By Equation of Circle, this circle is the locus of:
- $x^2 + y^2 = r^2$
where $r$ is a constant radius.
Solving for $y$:
- $y = \pm \sqrt {r^2 - x^2}$
Considering only the upper half of the circle:
- $y = \sqrt {r^2 - x^2}$
This plane region is a semicircle whose radius is $r$ and whose extremes are at $x = -r$ and $x = r$.
By Euclid's definition of a sphere, the solid of revolution of this plane region about the $x$-axis is a sphere whose radius is $r$.
Proof
Note that this proof uses the Method of Disks and thus is dependent on Volume of Right Circular Cylinder.

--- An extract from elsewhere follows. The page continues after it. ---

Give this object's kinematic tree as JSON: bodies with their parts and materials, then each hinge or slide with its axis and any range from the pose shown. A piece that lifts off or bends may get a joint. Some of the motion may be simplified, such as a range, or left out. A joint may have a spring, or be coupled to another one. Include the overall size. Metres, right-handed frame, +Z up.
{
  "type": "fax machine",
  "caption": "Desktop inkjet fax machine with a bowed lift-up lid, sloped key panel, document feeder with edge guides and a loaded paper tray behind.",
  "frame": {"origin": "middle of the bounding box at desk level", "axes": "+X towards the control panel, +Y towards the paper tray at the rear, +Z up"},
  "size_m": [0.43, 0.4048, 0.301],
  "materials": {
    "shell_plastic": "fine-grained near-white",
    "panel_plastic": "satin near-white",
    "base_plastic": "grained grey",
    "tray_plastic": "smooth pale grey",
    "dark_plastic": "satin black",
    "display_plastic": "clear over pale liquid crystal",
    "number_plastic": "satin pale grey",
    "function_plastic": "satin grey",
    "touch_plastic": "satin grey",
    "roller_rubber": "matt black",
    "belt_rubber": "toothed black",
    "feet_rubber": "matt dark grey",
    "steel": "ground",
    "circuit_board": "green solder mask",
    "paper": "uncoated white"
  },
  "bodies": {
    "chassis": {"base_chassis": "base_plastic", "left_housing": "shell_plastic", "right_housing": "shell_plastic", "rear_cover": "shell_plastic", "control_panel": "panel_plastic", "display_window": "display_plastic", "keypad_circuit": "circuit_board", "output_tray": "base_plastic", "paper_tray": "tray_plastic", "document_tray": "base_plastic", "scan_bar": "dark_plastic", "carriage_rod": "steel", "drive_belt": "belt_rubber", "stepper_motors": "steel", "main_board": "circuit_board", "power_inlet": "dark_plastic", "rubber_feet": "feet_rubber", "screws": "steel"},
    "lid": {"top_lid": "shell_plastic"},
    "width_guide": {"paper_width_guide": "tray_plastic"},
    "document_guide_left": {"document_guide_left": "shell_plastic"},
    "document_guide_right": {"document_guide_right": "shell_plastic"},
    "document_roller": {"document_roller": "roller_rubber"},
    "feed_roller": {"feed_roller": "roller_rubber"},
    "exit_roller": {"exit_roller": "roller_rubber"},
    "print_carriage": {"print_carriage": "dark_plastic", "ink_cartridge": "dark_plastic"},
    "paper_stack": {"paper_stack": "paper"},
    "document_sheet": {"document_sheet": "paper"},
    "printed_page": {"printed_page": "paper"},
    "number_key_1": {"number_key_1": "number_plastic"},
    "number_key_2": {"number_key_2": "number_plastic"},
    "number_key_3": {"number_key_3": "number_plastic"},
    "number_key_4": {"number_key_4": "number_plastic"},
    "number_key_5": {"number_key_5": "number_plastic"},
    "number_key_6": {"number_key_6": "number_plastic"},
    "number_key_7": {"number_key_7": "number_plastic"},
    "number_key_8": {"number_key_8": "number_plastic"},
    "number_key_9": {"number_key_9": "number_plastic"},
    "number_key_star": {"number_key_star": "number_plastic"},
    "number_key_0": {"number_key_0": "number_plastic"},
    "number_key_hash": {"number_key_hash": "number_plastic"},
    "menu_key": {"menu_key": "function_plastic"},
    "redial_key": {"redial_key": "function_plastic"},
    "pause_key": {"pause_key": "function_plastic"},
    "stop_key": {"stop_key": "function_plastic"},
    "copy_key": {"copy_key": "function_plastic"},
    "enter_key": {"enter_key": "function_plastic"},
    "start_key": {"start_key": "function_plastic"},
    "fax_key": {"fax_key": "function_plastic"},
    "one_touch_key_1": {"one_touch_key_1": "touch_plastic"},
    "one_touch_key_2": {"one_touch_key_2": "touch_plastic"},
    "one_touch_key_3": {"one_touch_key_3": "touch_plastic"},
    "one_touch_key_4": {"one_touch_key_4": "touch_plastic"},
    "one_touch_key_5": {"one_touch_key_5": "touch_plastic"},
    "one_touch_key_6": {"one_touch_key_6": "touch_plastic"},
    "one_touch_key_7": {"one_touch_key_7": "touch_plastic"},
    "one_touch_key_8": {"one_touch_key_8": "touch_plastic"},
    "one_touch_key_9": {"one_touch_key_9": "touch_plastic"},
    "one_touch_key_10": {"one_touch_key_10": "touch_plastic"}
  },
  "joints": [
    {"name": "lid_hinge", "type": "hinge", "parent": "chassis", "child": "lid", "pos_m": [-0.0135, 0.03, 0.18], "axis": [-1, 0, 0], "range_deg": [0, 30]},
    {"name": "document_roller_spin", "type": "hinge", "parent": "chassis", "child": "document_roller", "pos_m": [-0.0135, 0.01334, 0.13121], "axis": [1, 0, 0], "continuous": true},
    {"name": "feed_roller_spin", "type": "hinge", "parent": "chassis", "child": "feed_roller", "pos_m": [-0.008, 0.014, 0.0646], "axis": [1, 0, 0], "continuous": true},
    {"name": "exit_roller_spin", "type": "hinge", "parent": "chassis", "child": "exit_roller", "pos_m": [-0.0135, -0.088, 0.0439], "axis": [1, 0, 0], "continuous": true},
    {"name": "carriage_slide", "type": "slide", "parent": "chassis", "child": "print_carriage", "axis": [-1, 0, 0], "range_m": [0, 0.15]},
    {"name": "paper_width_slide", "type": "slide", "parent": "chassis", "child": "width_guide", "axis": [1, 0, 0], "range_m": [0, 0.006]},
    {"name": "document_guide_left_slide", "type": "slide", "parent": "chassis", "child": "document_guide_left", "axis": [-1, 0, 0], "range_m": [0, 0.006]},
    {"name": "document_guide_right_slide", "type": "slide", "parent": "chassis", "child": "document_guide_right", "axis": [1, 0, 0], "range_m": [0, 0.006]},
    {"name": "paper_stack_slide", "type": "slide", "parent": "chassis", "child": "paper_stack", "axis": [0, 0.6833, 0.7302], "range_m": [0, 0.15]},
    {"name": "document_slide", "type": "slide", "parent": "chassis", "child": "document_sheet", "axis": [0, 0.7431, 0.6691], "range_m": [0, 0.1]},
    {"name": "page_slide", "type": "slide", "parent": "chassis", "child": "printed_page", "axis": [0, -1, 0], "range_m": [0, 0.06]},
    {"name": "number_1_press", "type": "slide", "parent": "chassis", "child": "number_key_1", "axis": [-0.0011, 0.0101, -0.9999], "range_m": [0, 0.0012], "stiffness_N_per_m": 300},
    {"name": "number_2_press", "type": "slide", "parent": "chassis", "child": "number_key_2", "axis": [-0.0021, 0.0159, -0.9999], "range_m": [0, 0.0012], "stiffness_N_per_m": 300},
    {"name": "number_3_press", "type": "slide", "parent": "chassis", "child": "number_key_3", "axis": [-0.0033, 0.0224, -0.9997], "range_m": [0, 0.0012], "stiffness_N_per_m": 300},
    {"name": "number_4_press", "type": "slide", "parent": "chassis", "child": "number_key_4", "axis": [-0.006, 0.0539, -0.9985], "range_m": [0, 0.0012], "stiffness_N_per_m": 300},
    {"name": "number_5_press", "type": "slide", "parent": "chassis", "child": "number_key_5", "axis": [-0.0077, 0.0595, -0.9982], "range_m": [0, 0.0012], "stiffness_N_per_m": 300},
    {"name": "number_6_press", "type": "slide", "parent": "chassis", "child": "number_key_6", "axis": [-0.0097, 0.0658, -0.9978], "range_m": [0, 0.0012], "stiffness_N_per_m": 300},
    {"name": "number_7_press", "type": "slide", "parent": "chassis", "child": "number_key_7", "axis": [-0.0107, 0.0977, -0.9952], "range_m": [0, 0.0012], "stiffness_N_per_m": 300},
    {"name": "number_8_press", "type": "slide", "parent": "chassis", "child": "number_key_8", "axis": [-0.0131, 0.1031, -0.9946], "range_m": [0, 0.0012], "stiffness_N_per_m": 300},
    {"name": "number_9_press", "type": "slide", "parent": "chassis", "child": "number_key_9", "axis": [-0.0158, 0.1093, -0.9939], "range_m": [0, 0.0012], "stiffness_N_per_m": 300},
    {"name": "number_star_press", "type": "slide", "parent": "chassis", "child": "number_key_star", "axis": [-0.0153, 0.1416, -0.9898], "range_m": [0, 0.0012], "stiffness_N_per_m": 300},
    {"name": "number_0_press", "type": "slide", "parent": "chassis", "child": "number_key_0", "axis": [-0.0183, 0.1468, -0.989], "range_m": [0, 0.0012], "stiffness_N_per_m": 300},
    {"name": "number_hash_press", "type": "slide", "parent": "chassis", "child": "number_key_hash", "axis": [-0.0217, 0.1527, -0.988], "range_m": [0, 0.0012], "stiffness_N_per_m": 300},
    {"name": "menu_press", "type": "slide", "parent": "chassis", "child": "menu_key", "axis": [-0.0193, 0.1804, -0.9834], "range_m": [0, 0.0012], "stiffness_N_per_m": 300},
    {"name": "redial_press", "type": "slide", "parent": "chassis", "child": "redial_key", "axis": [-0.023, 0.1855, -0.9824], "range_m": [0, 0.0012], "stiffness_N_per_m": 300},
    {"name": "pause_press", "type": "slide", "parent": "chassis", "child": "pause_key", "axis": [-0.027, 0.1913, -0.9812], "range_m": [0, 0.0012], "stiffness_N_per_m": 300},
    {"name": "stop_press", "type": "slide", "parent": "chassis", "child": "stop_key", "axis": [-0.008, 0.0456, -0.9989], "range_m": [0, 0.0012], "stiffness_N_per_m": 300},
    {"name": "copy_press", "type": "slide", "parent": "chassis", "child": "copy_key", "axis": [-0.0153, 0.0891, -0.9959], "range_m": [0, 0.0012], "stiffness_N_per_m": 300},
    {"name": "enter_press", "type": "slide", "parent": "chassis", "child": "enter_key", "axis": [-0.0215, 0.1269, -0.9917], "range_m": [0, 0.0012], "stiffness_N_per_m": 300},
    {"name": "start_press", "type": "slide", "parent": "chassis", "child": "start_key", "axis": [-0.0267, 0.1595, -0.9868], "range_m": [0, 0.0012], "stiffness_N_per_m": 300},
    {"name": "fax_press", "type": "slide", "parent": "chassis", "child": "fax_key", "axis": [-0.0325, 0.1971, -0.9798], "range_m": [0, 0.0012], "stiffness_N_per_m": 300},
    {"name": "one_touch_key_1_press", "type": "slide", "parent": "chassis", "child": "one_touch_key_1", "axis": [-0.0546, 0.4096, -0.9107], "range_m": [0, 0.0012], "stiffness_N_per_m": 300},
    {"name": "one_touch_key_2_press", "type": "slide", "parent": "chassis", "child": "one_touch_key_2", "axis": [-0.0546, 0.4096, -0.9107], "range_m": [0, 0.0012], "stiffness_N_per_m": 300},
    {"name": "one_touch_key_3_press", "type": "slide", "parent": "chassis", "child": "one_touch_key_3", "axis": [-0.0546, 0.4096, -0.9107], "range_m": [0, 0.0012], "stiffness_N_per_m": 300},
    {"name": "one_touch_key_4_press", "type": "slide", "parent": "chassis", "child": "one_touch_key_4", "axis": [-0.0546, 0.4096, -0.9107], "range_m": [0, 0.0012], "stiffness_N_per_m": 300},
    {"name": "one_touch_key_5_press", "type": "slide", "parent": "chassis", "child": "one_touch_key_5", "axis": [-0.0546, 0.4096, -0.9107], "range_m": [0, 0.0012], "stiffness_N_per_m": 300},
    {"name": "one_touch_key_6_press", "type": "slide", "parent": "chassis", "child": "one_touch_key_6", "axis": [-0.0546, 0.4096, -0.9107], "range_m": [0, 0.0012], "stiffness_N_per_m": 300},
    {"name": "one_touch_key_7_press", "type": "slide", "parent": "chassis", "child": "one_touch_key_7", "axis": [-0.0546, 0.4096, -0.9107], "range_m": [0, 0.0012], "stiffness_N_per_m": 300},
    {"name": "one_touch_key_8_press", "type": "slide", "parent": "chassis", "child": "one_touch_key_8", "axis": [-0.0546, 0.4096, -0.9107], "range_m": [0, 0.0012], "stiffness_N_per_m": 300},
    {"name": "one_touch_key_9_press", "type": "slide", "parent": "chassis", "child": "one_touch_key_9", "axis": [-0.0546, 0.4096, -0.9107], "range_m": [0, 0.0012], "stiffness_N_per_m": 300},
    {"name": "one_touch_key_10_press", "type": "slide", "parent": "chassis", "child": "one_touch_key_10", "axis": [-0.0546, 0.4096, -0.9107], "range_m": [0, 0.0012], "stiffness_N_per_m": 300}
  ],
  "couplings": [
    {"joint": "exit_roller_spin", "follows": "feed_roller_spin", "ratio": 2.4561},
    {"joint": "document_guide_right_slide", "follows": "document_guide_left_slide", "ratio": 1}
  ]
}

From the Method of Disks, the volume of this sphere can be found by the definite integral:
- $\ds V = \pi \int_{-r}^r y^2 \rd x$
where $y$ is the function of $x$ describing the curve which is to be rotated about the $x$-axis in order to create the required solid of revolution.
By construction, $y = \sqrt {r^2 - x^2}$.
The volume, then, is given by:
| \(\ds V\) | \(=\) | \(\ds \pi \int_{-r}^r \paren {\sqrt {r^2 - x^2} }^2 \rd x\) | ||||||||||||
| \(\ds \) | \(=\) | \(\ds \pi \int_{-r}^r \paren {r^2 - x^2} \rd x\) | ||||||||||||
| \(\ds \) | \(=\) | \(\ds \intlimits {\pi r^2 x - \pi \frac {x^3} 3} {x \mathop = -r} {x \mathop = r}\) | Linear Combination of Definite Integrals, Integral of Constant, Power Rule | |||||||||||
| \(\ds \) | \(=\) | \(\ds \paren {\pi r^3 - \pi \frac {r^3} 3} - \paren {\pi \paren {-r^3} + \pi \frac {-r^3} 3}\) | ||||||||||||
| \(\ds \) | \(=\) | \(\ds 2 \pi r^3 - \frac 2 3 \pi r^3\) | ||||||||||||
| \(\ds \) | \(=\) | \(\ds \frac {4 \pi r^3} 3\) |
$\blacksquare$